You may rightly distrust global capitalism—since the rich have co-opted most of it—, but the free market system has created a remarkable amount of prosperity, by producing what folks want where others want to make it at low prices. The stock markets rationally expected that system to continue indefinitely, and they were genuinely shocked when Trump actually shot our economy, despite promising to do so. Any deviation from the free market path will cause some economic pain. Actively and persistently attacking and dismantling our whole free trade system will cause long term economic destruction.

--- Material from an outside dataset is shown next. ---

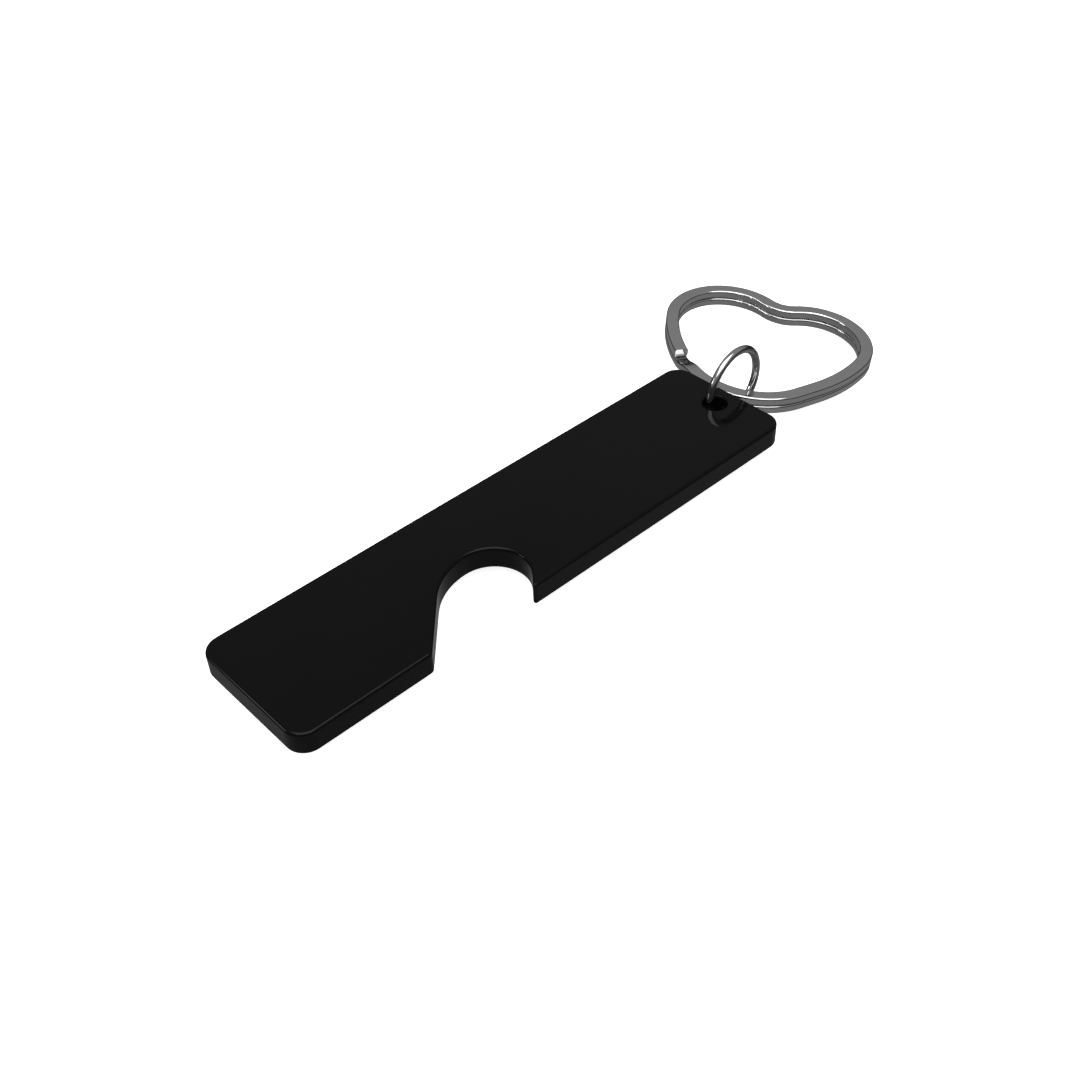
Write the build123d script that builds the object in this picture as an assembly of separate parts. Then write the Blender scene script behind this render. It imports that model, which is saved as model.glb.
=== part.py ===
from build123d import *
import math
import os

# Keychain bottle opener: a flat bar with a cap notch in one long edge, a jump ring through the
# hole at one end, and a heart shaped split ring held by the jump ring.  Millimetres, +Z up.
# The origin is the centre of the cap notch's round, on the bar's underside.
# +X runs along the bar towards the ring end, +Y across it from the notched edge to the plain edge.

# Bar
BODY_LENGTH = 82.0
BODY_WIDTH = 20.0
BODY_THICKNESS = 3.3
BODY_CORNER_RADIUS = 2.6
BODY_EDGE_RADIUS = 0.4

# Cap notch, measured from the centre of its round
NOTCH_FROM_PLAIN_END = 32.4
NOTCH_INSET = 5.1
NOTCH_RADIUS = 4.95
NOTCH_SLOPE_DEG = 46.7
NOTCH_MOUTH_START = -13.6
HOOK_TIP_X = 2.1
HOOK_TIP_RADIUS = 0.3
MOUTH_CORNER_RADIUS = 0.8

# Ring hole
RING_HOLE_FROM_END = 3.5
RING_HOLE_FROM_PLAIN_EDGE = 10.3
RING_HOLE_RADIUS = 1.75
RING_HOLE_EDGE_RADIUS = 0.3

# Jump ring
JUMP_RING_RADIUS = 5.4
JUMP_WIRE_RADIUS = 0.58
JUMP_RING_REACH = 51.0
JUMP_RING_SIDE = 5.4
JUMP_RING_HEIGHT = 3.6
JUMP_RING_YAW_DEG = 3.8
JUMP_SEAM_DEG = 40.0
JUMP_SEAM_GAP = 0.08

# Heart ring: the outer outline is a chain of tangent arcs, the same on both sides of its axis
STRIP_WIDTH = 2.0
STRIP_HEIGHT = 1.25
STRIP_EDGE_RADIUS = 0.28
COIL_GAP = 0.1
LAP_LENGTH = 0.5
RAMP_TIP_DEG = 12.0
HEART_TIP_RADIUS = 11.8
HEART_TIP_DEG = 52.0
HEART_FLAT_LENGTH = 3.2
HEART_SIDE_DEG = 24.5
HEART_LOBE_RADIUS = 9.55
HEART_CLEFT_RADIUS = 3.8
HEART_CLEFT_DEG = 29.0
HEART_TIP_X = 50.85
HEART_TIP_Y = 5.3
HEART_TOP_Z = 2.1
HEART_YAW_DEG = 23.3
HEART_ROLL_DEG = 4.5


def point_on(centre, radius, angle_deg):
    """Point at an angle on a circle round centre."""
    angle = math.radians(angle_deg)
    return Vector(centre.X + radius * math.cos(angle), centre.Y + radius * math.sin(angle))


def notch_face():
    """Cap notch: a slope, a wide arc, the round and a short flat back to the hook's tip."""
    edge_y = -NOTCH_INSET
    below = edge_y - 1.0
    centre = Vector(0, 0)
    top = Vector(0, NOTCH_RADIUS)
    slope = math.radians(NOTCH_SLOPE_DEG)
    mouth = Vector(NOTCH_MOUTH_START, edge_y)
    run_up = Vector(math.cos(slope), math.sin(slope))
    normal = Vector(math.sin(slope), -math.cos(slope))
    # The wide arc touches the slope and the round's top
    wide_radius = normal.dot(top - mouth) / (1 - math.cos(slope))
    wide_centre = top - Vector(0, wide_radius)
    slope_end = wide_centre - normal * wide_radius
    wide_middle = point_on(wide_centre, wide_radius, (90 + 90 + NOTCH_SLOPE_DEG) / 2)
    # The hook's inner flat is tangent to the round and ends at the hook's tip
    hook_tip = Vector(HOOK_TIP_X, edge_y)
    reach = hook_tip.length
    tip_angle = math.degrees(math.atan2(hook_tip.Y, hook_tip.X))
    touch_angle = tip_angle + math.degrees(math.acos(NOTCH_RADIUS / reach))
    touch = point_on(centre, NOTCH_RADIUS, touch_angle)
    round_middle = point_on(centre, NOTCH_RADIUS, (90 + touch_angle) / 2)
    start = mouth + run_up * ((below - edge_y) / math.sin(slope))
    outline = [
        Line(start, slope_end),
        ThreePointArc(slope_end, wide_middle, top),
        ThreePointArc(top, round_middle, touch),
        Line(touch, hook_tip),
        Line(hook_tip, Vector(hook_tip.X, below)),
        Line(Vector(hook_tip.X, below), start),
    ]
    return make_face(outline)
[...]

100 Years Ago, Tariffs and the Great Depression

The last time the US imposed tariffs on this scale was in 1922, when the US was building railroads, began mass production of cars, and Edison’s and other inventions were bringing lights, vacuum cleaners, phonographs, washing machines and refrigerators into people’s homes for the first time. Our economy was growing over 4% per year. Exports were only 5% of the US economy, and the rest of the world was very different. But still, eventually, increasing tariffs helped cause the global Great Depression. The stock market dropped ~30% in a few days in 1929, and in a spiral of bad news, eventually bottomed out 3 years later after losing 89% altogether.

Now What?

Today, US exports equal 11% of our economy, and our economy had been growing at ~2.5% per year. Global finance operates much faster now, with many huge multinational companies capable of realigning global trade to exclude us. China, already larger than us by PPP GDP, has been working diligently to grow its trade globally. India is growing at 3 times our rate. The EU and Commonwealth countries have long had deep global trade relationships. Instead of trying to compete fairly, the maladministration has chosen to shoot us in the foot at a critical point in the race.

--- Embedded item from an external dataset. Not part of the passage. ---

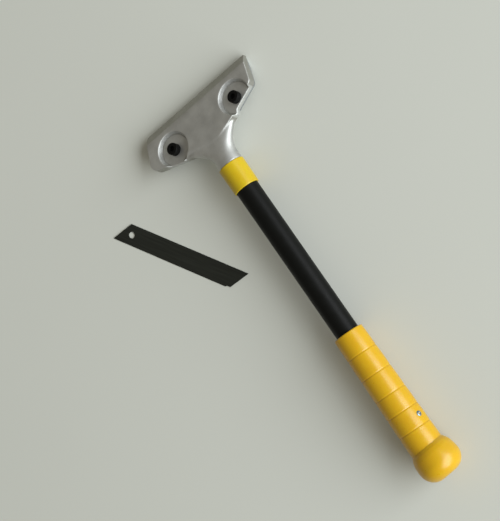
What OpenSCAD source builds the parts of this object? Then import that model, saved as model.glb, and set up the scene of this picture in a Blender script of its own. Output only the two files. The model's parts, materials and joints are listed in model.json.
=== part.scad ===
// Scraper with a clamped blade: a cast head, a clamp plate under it, and a long tubular handle.
// The tool lies at rest with its screws up. +Y is the way it is pushed, +Z is up, and the origin
// is the middle of the flat pad under the nose, on which the head stands. The handle runs along -Y.
// Sizes are in millimetres. Head outlines are drawn as [x, depth], where depth runs back from the
// nose along the tilted head plate.

/* [Head] */
// Tilt of the head plate against the handle, back edge up
head_tilt = 16; // [13:0.5:18]
// Reach of the nose to the left of the handle axis
nose_left = 47; // [45:0.5:50]
// Reach of the nose to the right of the handle axis
nose_right = 51.5; // [49:0.5:55]
// Lean of the left end of the head, away from square
left_lean = 15.5; // [8:0.5:20]
// Lean of the right end of the head, away from square
right_lean = 11; // [6:0.5:16]
// Slope of the left wing's back edge
left_sweep = 18.5; // [15:0.5:22]
// Slope of the right wing's back edge
right_sweep = 23; // [21:0.1:28]
// Depth of the left wing where it meets the neck
left_root_depth = 36.6; // [36:0.1:38]
// Depth of the right wing where it meets the neck
right_root_depth = 31; // [30:0.1:33]
// Half the width over which the wings meet the neck
root_half = 27; // [26:0.5:28]
// Depth of the head plate on the handle axis
head_depth = 40.4; // [39.6:0.1:41]
// Thickness of the cast head plate
casting_t = 7.5; // [7:0.1:8.5]
// Thickness of the cast nose above the blade
nose_t = 3.2; // [2.6:0.1:3.8]
// Depth of the bevel that thins the nose
nose_bevel = 7; // [5:0.5:8]
// Radius of the left wing's outer corner
left_corner_r = 6; // [3:0.5:8]
// Radius of the right wing's outer corner
right_corner_r = 4; // [2:0.5:5]
// Radius that takes the sharpness off the nose's two ends
nose_corner_r = 0.8; // [0.5:0.1:1.5]

/* [Neck] */
// Distance from the nose pad to the end of the neck
neck_reach = 54.5; // [53:0.5:56]
// Width of the neck at the collar
neck_w = 19; // [18.2:0.1:19.4]
// Height of the neck at the collar
neck_h = 18.8; // [18.2:0.1:19]
// Sideways size of the curve from neck to left wing
left_flare = 15; // [12:0.5:16]
// Sideways size of the curve from neck to right wing
right_flare = 11; // [9:0.5:14]
// Lengthwise size of both curves
flare_len = 17; // [15:0.5:18]
// Straight part of the neck next to the collar
neck_straight = 6.5; // [5:0.5:7]
// Step from the head plate's top down to the neck
neck_drop = 0.2; // [0.1:0.1:0.8]
// Step of the right shoulder behind the right wing's back edge
shoulder_step = 3.2; // [2:0.1:4]
// Width of the right shoulder's end
shoulder_w = 1.6; // [1:0.1:3]
// Bevel that rolls the left shoulder down into the neck
shoulder_bevel = 3.9; // [3:0.1:4.2]
// Length of the spigot that goes into the tube
spigot_len = 40; // [34:1:48]

/* [Clamp] */
// Thickness of the clamp plate
clamp_t = 3; // [2.5:0.1:4]
// Depth of the clamp plate
clamp_depth = 30; // [29:0.1:30.4]
// Step from the head's outline in to the clamp plate's outline
clamp_inset = 1.5; // [1:0.1:2.5]
// Depth of the flat pad under the nose
pad_depth = 5.5; // [4:0.5:7]
// Distance of each clamp screw from the handle axis
screw_x = 30.6; // [30:0.1:31.4]
// Distance of the clamp screws behind the nose
screw_depth = 23.8; // [23:0.1:24]
// Thread diameter of the clamp screws
screw_d = 6; // [5:0.5:6]
// Head diameter of the clamp screws
screw_head_d = 9; // [8.5:0.1:10]
// Head height of the clamp screws
screw_head_h = 5; // [4.4:0.1:5.4]
// Length of the clamp screws under the head
screw_len = 8; // [7.8:0.1:9]
// Size of the hexagon socket across its corners
socket_d = 4.6; // [4:0.1:5]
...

The quick losses of US investors will spread rapidly through the economy. Some business owners are already deciding which jobs to cut. The US government cannot bail out all our exporters. Sure, some businesses will eventually grow domestically, and some coal mining jobs will be saved. But the disruption of trade will cascade through the economy first, long before significant steel production returns to the US. And those jobs are not high paying anymore. In China a steel worker makes less than $15,000 per year. Tariffs are not going to make that a high paying job here. If Americans wanted to do that work at those rates, then we would still be producing lots of steel. But, we chose to do other work. Forcing people to do jobs they don’t want to do, without paying them what they want, is how the Fascist economy works: 20% of Nazi Germany’s labor were slaves.

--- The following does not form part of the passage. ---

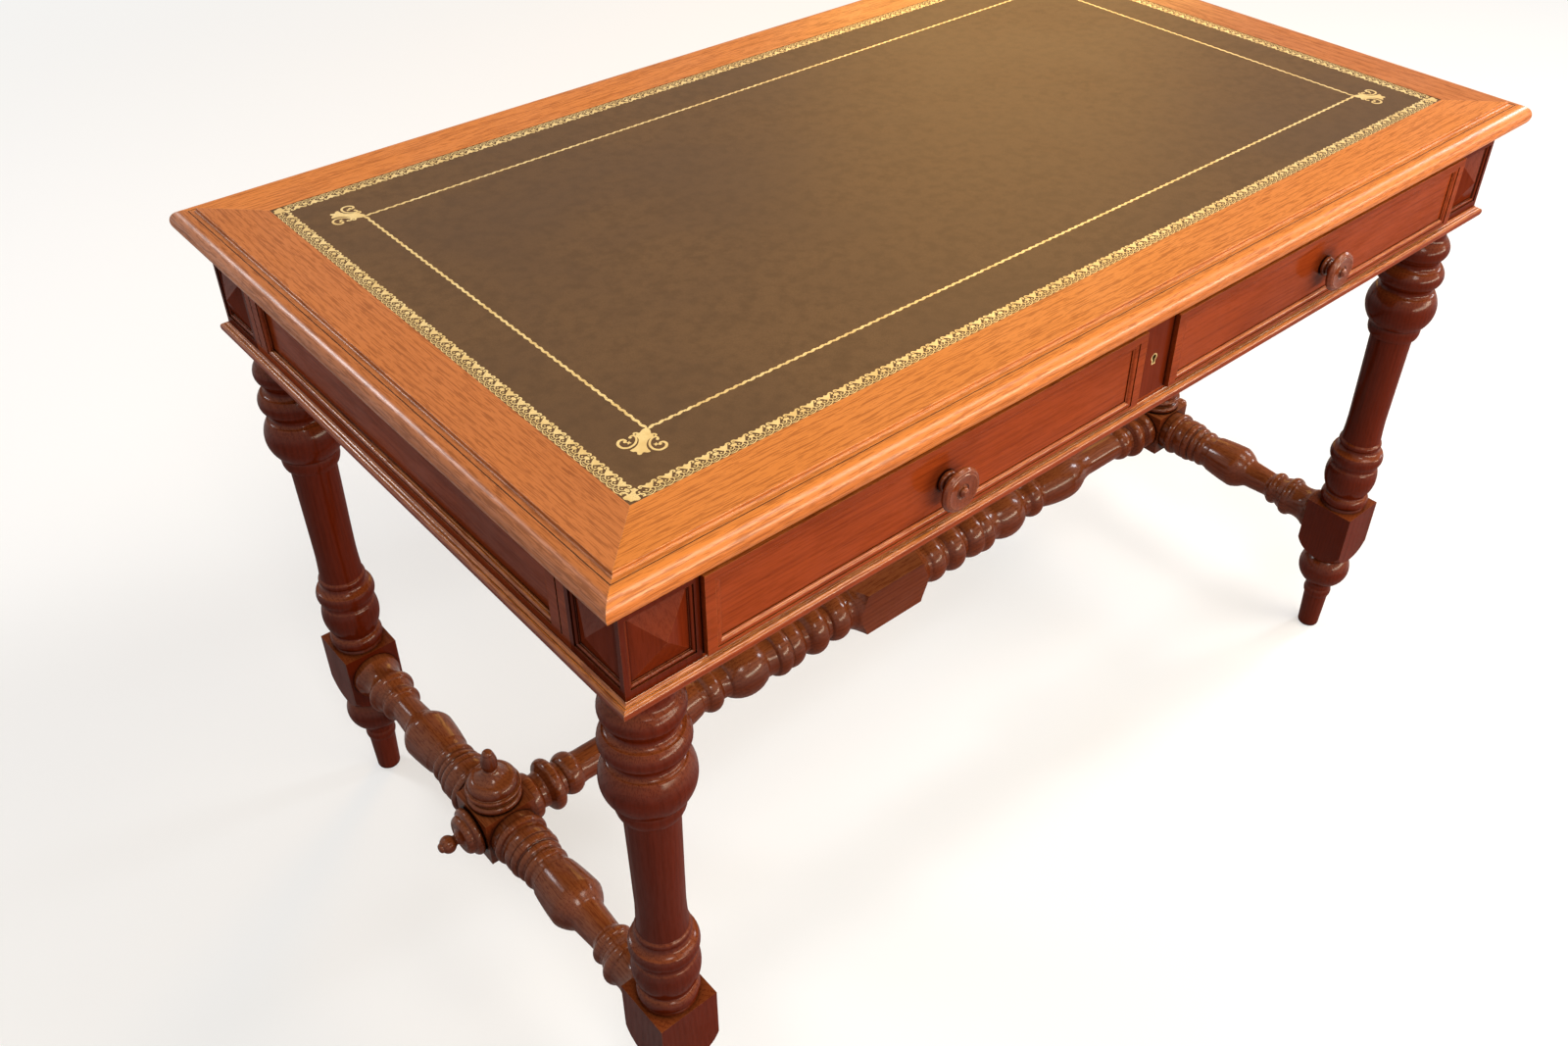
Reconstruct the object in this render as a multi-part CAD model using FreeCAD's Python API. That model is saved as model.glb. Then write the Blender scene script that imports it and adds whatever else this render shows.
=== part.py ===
import FreeCAD, Part
import math
import os

Vec = FreeCAD.Vector
ORIGIN = Vec(0, 0, 0)
AXIS_X = Vec(1, 0, 0)
AXIS_Y = Vec(0, 1, 0)
AXIS_Z = Vec(0, 0, 1)

# A library table of oak, with a leather top, two drawers and turned legs.
# Millimetres, X along the front, front at -Y, +Z up, origin on the floor at the middle.

# Overall sizes
TABLE_LENGTH = 1200.0
TABLE_WIDTH = 712.0
TABLE_HEIGHT = 760.0
TOP_OVERHANG = 21.5
RUNNING_GAP = 0.8
REST_GAP = 0.3

# Top
TOP_THICKNESS = 28.0
BORDER_WIDTH = 70.0
EDGE_MOULDING_WIDTH = 21.0
LEATHER_THICKNESS = 1.6
LEATHER_SINK = 0.3
TONGUE_LENGTH = 8.0
TONGUE_THICKNESS = 8.0

# Frieze
FRIEZE_HEIGHT = 106.0
POST_WIDTH = 68.6
RAIL_THICKNESS = 24.0
DRAWER_RAIL_DEPTH = 60.0
TOP_RAIL_THICKNESS = 13.0
BOTTOM_RAIL_THICKNESS = 15.0
STILE_WIDTH = 42.6
STILE_DEPTH = 30.0
TENON_LENGTH = 25.0
TENON_THICKNESS = 9.0
TENON_SHOULDER = 13.0
RAIL_TENON_THICKNESS = 7.0
STUB_TENON_LENGTH = 6.0
END_PANEL_MARGIN = 24.5
END_PANEL_DEPTH = 5.7
END_PANEL_STRIP_WIDTH = 4.0
END_PANEL_STRIP_HEIGHT = 5.0
PANEL_BOTTOM_MARGIN = 19.5
PANEL_TOP_MARGIN = 20.0
QUIRK_WIDTH = 1.6
QUIRK_DEPTH = 1.6
QUIRK_SETBACK = 11.0
BASE_MOULDING_HEIGHT = 11.6
BASE_MOULDING_PROUD = 7.2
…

The market, while shocked, is now, finally, clearly indicating that we’re headed in the wrong direction. Investors can do math, and they’re now betting on imminent economic danger. I remember walking unsteadily outside my office in 2000 after some brutal market days. Most folks outside were still happily going about their business—many at tech firms in that city at that time—seemingly unaware of how many of their jobs would disappear and that their lives would soon change. Same thing happened when the housing bubble burst. One of the few people to understand well what was going on at the time was Bonddad on this site. Others figured it out later. The stock market is predictive. The recent crash indicates that the economy will get worse quickly, even though it may take time before it works its way to you.

Normally, a rational President would be trying to stave off this dark future by all means. So, typically, stock market panics are brief. Unfortunately, the maladministration is saying that the decline is both needed and positive, indicating neither understanding of the problem nor desire to fix it. To me, this signals that we’re entering a long-term problem, rather than a short-term blip. I hope I’m wrong.